▶ _TASK OBJECTIVE_:
Return only the lines from the top of the material through the line marked by "# finished model is then centred in plan.", unaltered.

▶ _MATERIAL_:
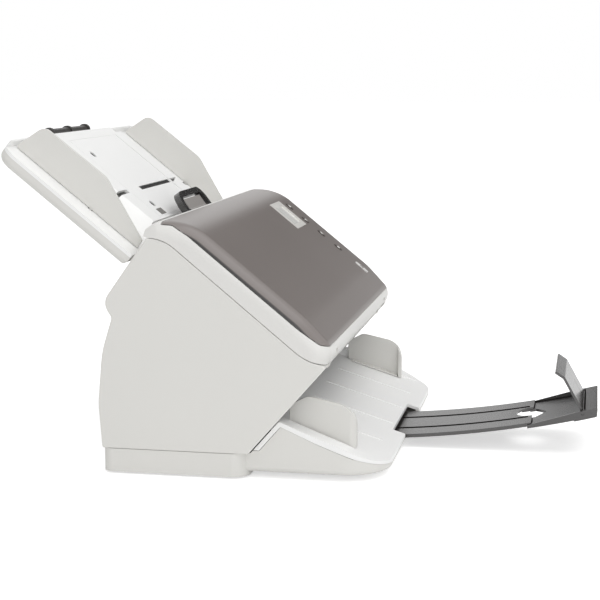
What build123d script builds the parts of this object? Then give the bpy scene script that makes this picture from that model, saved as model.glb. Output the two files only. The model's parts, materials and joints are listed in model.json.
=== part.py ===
from build123d import *
import os
from math import atan2, cos, degrees, hypot, pi, radians, sin

# Desktop sheet-fed scanner, in millimetres. X runs across the width, +Y to the rear, +Z up.
# The desk is Z = 0. Places are worked out with the front of the body near Y = 0, and the
# finished model is then centred in plan.

# Casing
body_width = 312.0
wall = 2.6                    # moulded casing wall
rim_depth = 10.0              # how far the side panels' rims turn inwards
seam = 0.4                    # parting line between two casings
slide_gap = 0.5               # between pieces that slide past each other
foot_height = 1.5
base_height = 18.3            # top of the bottom housing, where the side panels start
base_rear = 100.4
base_front = -5.9
base_corner_radius = 12.0
base_rear_radius = 7.0
base_inset = 0.5              # how far the base pan stands in from the side panels

# Side view of the body: corners as (Y, Z)
waist = (102.8, 50.0)
flank = (99.5, 88.0)
nape = (91.8, 112.5)
knuckle = (98.6, 123.0)
shoulder_rear = (65.9, 169.1)
shoulder_front = (53.9, 169.1)
brow = (-45.4, 87.5)
chin = (-61.5, 82.3)

# Cover
cover_slope = 38.9            # degrees, tilt of the operator panel
panel_foot = (-46.0, 114.6)   # a point of the panel's slope in side view
cover_front_top = (-65.6, 93.6)
cover_crest_height = 181.0
cover_rear = 68.5
cover_edge_radius = 12.0
panel_skin = 2.0
panel_rear = 56.0
panel_groove = 0.5
lever_notch_front = 62.0      # front of the cover's cut-out for the release lever
cover_axis = (-59.8, 86.6)
cover_knuckle_radius = 2.9
cover_pin_radius = 1.4
knuckle_inset = 34.0          # from the body's side to the middle of a knuckle
cover_knuckle_length = 8.0

# Operator controls, measured from panel_foot up the slope and across
display_width = 37.7
display_length = 31.0
display_x = 91.0
display_up = 78.0
bezel_width = 5.0
button_x = 121.5
button_length = 8.0
button_width = 5.0
button_places = (84.5, 66.5, 48.5, 29.5)
power_button_length = 14.0
power_button_width = 6.0
power_button_place = 3.0
button_height = 3.4
button_proud = 0.4
fit_gap = 0.35

# Paper path: a straight run from the throat down to the exit
path_top = (62.0, 157.0)
path_foot = (-14.0, 49.0)
throat_edge = (80.6, 171.4)
guide_gap = 1.9               # between the lower and the upper paper guides
guide_sink = 0.8              # the rollers stand this far above the lower guide
guide_skin = 3.0
chassis_inset = 20.0          # from the body's side to the inner face of a steel side plate
frame_clearance = 5.0         # between a steel plate and the cover's inner frame
chassis_sheet = 1.5
roller_radius = 11.0
shaft_radius = 3.0
bushing_wall = 2.0
running_clearance = 0.05
nip_gap = 0.3
feed_place = 24.0             # distances down the path
exit_place = 112.0
sensor_place = 68.0
sensor_length = 20.0
sensor_inset = 16.0           # from the frame's side to the end of an image sensor
sensor_depth = 12.0
glass_thickness = 1.4
feed_tyre_x = 17.0
feed_tyre_width = 24.0
exit_tyre_places = (-88.0, -32.0, 32.0, 88.0)
exit_tyre_width = 10.0
separation_radius = 8.0
pinch_radius = 6.0
pinch_shaft_radius = 2.0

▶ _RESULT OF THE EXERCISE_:
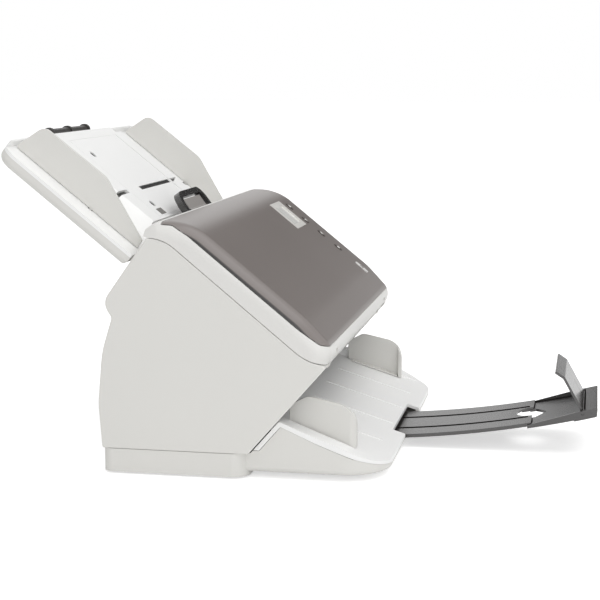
What build123d script builds the parts of this object? Then give the bpy scene script that makes this picture from that model, saved as model.glb. Output the two files only. The model's parts, materials and joints are listed in model.json.
=== part.py ===
from build123d import *
import os
from math import atan2, cos, degrees, hypot, pi, radians, sin

# Desktop sheet-fed scanner, in millimetres. X runs across the width, +Y to the rear, +Z up.
# The desk is Z = 0. Places are worked out with the front of the body near Y = 0, and the
# finished model is then centred in plan.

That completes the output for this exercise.